La partecipazione popolare viene sostituita dalla delega assoluta di un popolo inerte. Il sistema presidenziale renderebbe evanescente il Parlamento, sede della sovranità popolare (art. 1 della Costituzione) e indebolirebbe tutti gli istituti di garanzia costituzionale, a partire dalla Presidenza della Repubblica. In Italia, paese che non ha tradizione confederale né uno stato amministrativo solido, il presidenzialismo presenta il rischio forte di una torsione autoritaria. I contenuti della proposta Meloni, fino a ora, non sono affatto chiari. Ora parla di “premierato”, cioè di elezione diretta del presidente del consiglio. È una formula inedita, mai sperimentata in Europa.
Inoltre: come si articolerebbero gli equilibri tra i poteri? E quali i rapporti tra presidente della Repubblica e “premier” eletto dal popolo? Chi svolgerebbe i ruoli forti di garanzia e di potere neutrale?

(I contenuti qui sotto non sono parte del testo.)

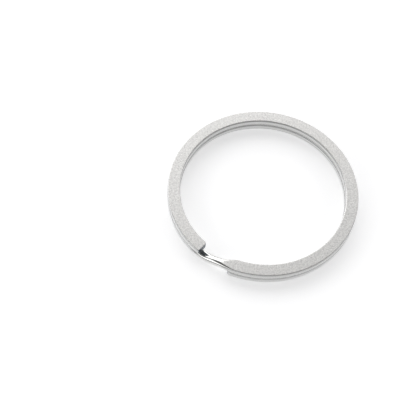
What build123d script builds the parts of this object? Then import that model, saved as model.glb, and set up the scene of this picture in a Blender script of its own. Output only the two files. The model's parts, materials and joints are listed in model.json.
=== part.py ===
"""Split key ring: one flat spring wire wound nearly two turns, with a round neck between the layers.

The ring lies flat: +Z up, origin at its centre on the plane that it rests on. Seen from above, the
wire starts at the lower free end, goes anticlockwise once round in the lower layer, climbs through
the neck, and goes once round again in the upper layer to the upper free end. Angles are in degrees,
anticlockwise from +X seen from above, and lengths along the wire are measured on its middle circle.

The wire flexes along its whole length, so each turn is divided into short stretches. Each stretch
twists a little on the one before it, about the wire's own line.
"""

import os
from math import cos, degrees, pi, radians, sin

from build123d import *

# Driving dimensions, in millimetres
outer_diameter = 30.0
band_width = 2.0
layer_thickness = 1.1
layer_gap = 0.04  # hairline between the two layers when the ring is closed
edge_radius = 0.2  # the rolled wire's rounded edges
end_corner_radius = 0.5  # the free ends' corners, seen from above
neck_diameter = 1.4  # the stretch of wire between the layers is left round
neck_inset = 0.04  # how far the neck stays inside the outer edge
end_gap = 4.8  # between the two free ends, along the wire
rise_length = 4.45  # over which the wire climbs from one layer to the other
neck_length = 3.25  # of even width, from the start of the climb
flare_length = 2.5  # over which the neck widens into the band
flare_margin = 0.25  # of plain band left on the neck's stretch at each end
division_gap = 0.02  # between neighbouring stretches of wire

# Layout
mouth_angle = 240.83  # where the middle of the gap between the free ends is
stretches_per_turn = 9
neck_sections = 33
neck_roundness = 0.48  # corner radius as a share of the neck's height: a half is a full circle

# Worked out from the above
outer_radius = outer_diameter / 2
middle_radius = outer_radius - band_width / 2
neck_radius = outer_radius - neck_inset - neck_diameter / 2
pitch = layer_thickness + layer_gap
lower_level = layer_thickness / 2
upper_level = lower_level + pitch


def arc_angle(length):
    """The angle in degrees that a length along the wire's middle circle takes up."""
    return degrees(length / middle_radius)


upper_end_angle = mouth_angle - arc_angle(end_gap) / 2 + 360
lower_end_angle = mouth_angle + arc_angle(end_gap) / 2 - 360
rise_start = mouth_angle - arc_angle(rise_length) / 2
rise_end = mouth_angle + arc_angle(rise_length) / 2
lower_flare_start = rise_start - arc_angle(flare_length)
upper_flare_start = rise_start + arc_angle(neck_length)
upper_flare_end = upper_flare_start + arc_angle(flare_length)
neck_start = lower_flare_start - arc_angle(flare_margin)
neck_end = upper_flare_end + arc_angle(flare_margin)
half_division = arc_angle(division_gap) / 2


def eased(value, start, end):
    """0 before start, 1 after end, and a smooth step between them."""
    share = min(max((value - start) / (end - start), 0.0), 1.0)
    return share * share * (3 - 2 * share)


def polar(radius, angle, level):
    """The point at a radius and an angle about the ring's axis."""
    return Vector(radius * cos(radians(angle)), radius * sin(radians(angle)), level)


def wire_section(angle, radius, level, width, height, corner):
    """The wire's rounded rectangular section, on the upright plane through the ring's axis."""
    outwards = polar(1, angle, 0)
    backwards = polar(1, angle - 90, 0)
    plane = Plane(origin=polar(radius, angle, level), x_dir=outwards, z_dir=backwards)
    return plane * RectangleRounded(width, height, corner)


def neck_section(angle):
    """The neck's section at an angle: band at both ends, round wire between, climbing a layer."""
    narrow = eased(angle, lower_flare_start, rise_start) - eased(angle, upper_flare_start, upper_flare_end)
    climb = min(max((angle - rise_start) / (rise_end - rise_start), 0.0), 1.0)
    level = lower_level + pitch * eased(angle, rise_start, rise_end)
    width = band_width + (neck_diameter - band_width) * narrow
    height = layer_thickness + (neck_diameter - layer_thickness) * sin(pi * climb) ** 2
    radius = middle_radius + (neck_radius - middle_radius) * narrow
    corner = edge_radius + (neck_roundness * height - edge_radius) * narrow
    return wire_section(angle, radius, level, width, height, corner)


def crossover():
    """The stretch between the layers: flare, round neck that climbs, and flare again."""
    first = neck_start + half_division
    last = neck_end - half_division
    step = (last - first) / (neck_sections - 1)
    return loft([neck_section(first + step * index) for index in range(neck_sections)])


def turn_stretch(start, end, level):
    """A plain stretch of flat band between two angles of one layer."""
    first = start + half_division
    section = wire_section(first, middle_radius, level, band_width, layer_thickness, edge_radius)
    return revolve(section, Axis.Z, end - start - 2 * half_division)


def end_stretch(division, free, level):
    """The stretch from the last division to a free end, with the end's corners rounded."""
    inner_radius = middle_radius - band_width / 2
    division += half_division if free > division else -half_division
    middle = (division + free) / 2
    outline = [
        ThreePointArc(*[polar(outer_radius, angle, 0) for angle in (division, middle, free)]),
        Line(polar(outer_radius, free, 0), polar(inner_radius, free, 0)),
        ThreePointArc(*[polar(inner_radius, angle, 0) for angle in (free, middle, division)]),
        Line(polar(inner_radius, division, 0), polar(outer_radius, division, 0)),
    ]
    plan = make_face(outline)
    free_middle = polar(middle_radius, free, 0)
    free_corners = plan.vertices().sort_by_distance(free_middle)[:2]
    plan = fillet(free_corners, end_corner_radius)
    stretch = Pos(0, 0, level - layer_thickness / 2) * extrude(plan, layer_thickness)
    division_face = stretch.faces().sort_by_distance(polar(middle_radius, division, level))[0]
    kept_sharp = division_face.edges()
    flat_edges = stretch.faces().filter_by(Axis.Z).edges()
    rounded = [edge for edge in flat_edges if edge not in kept_sharp]
    return fillet(rounded, edge_radius)


def divisions(start, end):
    """The angles that divide a turn, from the neck to its free end, into equal stretches."""
    step = (end - start) / stretches_per_turn
    return [start + step * index for index in range(stretches_per_turn + 1)]


def turn_nodes(name, start, free, level):
    """One turn's stretches by node name, numbered from the neck, with its free end last."""
    angles = divisions(start, free)
    nodes = {}
    for index in range(stretches_per_turn - 1):
        low, high = sorted(angles[index : index + 2])
        nodes[f"{name}_turn_{index + 1}"] = turn_stretch(low, high, level)
    nodes[f"{name}_end"] = end_stretch(angles[-2], free, level)
    return nodes


nodes = {"crossover": crossover()}
nodes.update(turn_nodes("upper", neck_end, upper_end_angle, upper_level))
nodes.update(turn_nodes("lower", neck_start, lower_end_angle, lower_level))

os.makedirs("parts", exist_ok=True)
for node, shape in nodes.items():
    export_step(shape, f"parts/{node}.step")
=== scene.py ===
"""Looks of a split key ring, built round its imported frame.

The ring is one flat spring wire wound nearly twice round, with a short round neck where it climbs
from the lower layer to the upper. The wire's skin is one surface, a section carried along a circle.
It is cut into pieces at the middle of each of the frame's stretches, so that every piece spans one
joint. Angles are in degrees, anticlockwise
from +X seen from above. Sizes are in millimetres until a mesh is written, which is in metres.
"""

import json
import logging
import math
from dataclasses import dataclass, field
from enum import Enum

import bpy
import numpy as np
from mathutils import Matrix, Vector

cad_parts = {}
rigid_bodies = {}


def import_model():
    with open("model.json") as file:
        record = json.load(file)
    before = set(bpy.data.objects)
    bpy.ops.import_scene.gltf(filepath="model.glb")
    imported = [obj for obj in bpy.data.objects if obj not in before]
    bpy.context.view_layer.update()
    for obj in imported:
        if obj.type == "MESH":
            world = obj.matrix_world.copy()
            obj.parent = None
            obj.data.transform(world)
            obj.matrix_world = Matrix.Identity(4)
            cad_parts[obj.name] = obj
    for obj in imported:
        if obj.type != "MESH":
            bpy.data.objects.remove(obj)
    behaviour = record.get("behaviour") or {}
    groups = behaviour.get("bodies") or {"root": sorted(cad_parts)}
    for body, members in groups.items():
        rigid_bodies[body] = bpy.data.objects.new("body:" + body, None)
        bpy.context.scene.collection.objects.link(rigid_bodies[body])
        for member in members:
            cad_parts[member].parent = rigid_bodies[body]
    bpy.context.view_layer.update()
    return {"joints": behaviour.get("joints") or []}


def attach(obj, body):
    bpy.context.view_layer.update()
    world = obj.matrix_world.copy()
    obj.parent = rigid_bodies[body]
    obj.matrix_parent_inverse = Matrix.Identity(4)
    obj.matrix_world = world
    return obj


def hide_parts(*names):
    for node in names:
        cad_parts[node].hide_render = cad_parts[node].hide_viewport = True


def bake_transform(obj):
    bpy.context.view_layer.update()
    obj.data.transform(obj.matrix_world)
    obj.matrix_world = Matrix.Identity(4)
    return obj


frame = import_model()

log = logging.getLogger("split_ring")

MM = 0.001  # metres in a millimetre
SHEARED_FACING = 0.6  # cosine of the tilt at which a free end's rounding becomes its cut face
SATIN = "satin"  # attribute: 1 on the pressed flats, 0 on the edges, walls and neck
DRAWN = "drawn"  # attribute: 1 on the round neck, 0 on the rolled band
EDGE = "edge"  # attribute: 1 along the middle of the dark line of painted shade beside each edge and along the neck
WIRE_MAP = "wire_mm"  # UV map: millimetres along the wire and round its section


class Side(Enum):
    """The two turns of the wire, by the layer each lies in, with its direction round the ring."""

    UPPER = 1
    LOWER = -1

    @property
    def label(self) -> str:
        """The turn's name in the frame's nodes and joints."""
        return self.name.lower()


def eased(value: np.ndarray, start: float, end: float) -> np.ndarray:
    """A smooth step: 3s^2 - 2s^3, where s is how far value is from start to end, held in 0 to 1.

    Args:
        value: where to read the step.
        start: the value at which it leaves 0.
        end: the value at which it reaches 1.

    Returns:
        The step's height at each value.
    """
    share = np.clip((value - start) / (end - start), 0.0, 1.0)
    return share * share * (3 - 2 * share)


def linear(code: str) -> tuple[float, float, float, float]:
    """Turns an sRGB hex colour into linear light.

    Args:
        code: six hex digits, such as "d8d8d6".

    Returns:
        Red, green, blue and an alpha of 1.
    """
    srgb = [int(code[at : at + 2], 16) / 255 for at in (0, 2, 4)]
    light = [c / 12.92 if c <= 0.04045 else ((c + 0.055) / 1.055) ** 2.4 for c in srgb]
    return (*light, 1.0)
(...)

Che forza avrebbe il presidente della Repubblica? La verità è che le destre vogliono travolgere l’impianto costituzionale, profittando anche delle incertezze e della subcultura governista stabilizzatrice delle opposizioni parlamentari. Tocca a noi alimentare la costruzione di argini democratici.
* Giovanni Russo Spena fa parte dei Giuristi Democratici e del Comitato Difesa Costituzione. È ex segretario di Democrazia Proletaria e ex parlamentare del Prc. Ha pubblicato, tra l’altro, “La metafora dell’emergenza”, “Peppino Impastato, anatomia di un depistaggio” e “La Costituzione della Repubblica italiana”, con Gaetano Azzariti e Paolo Maddalena.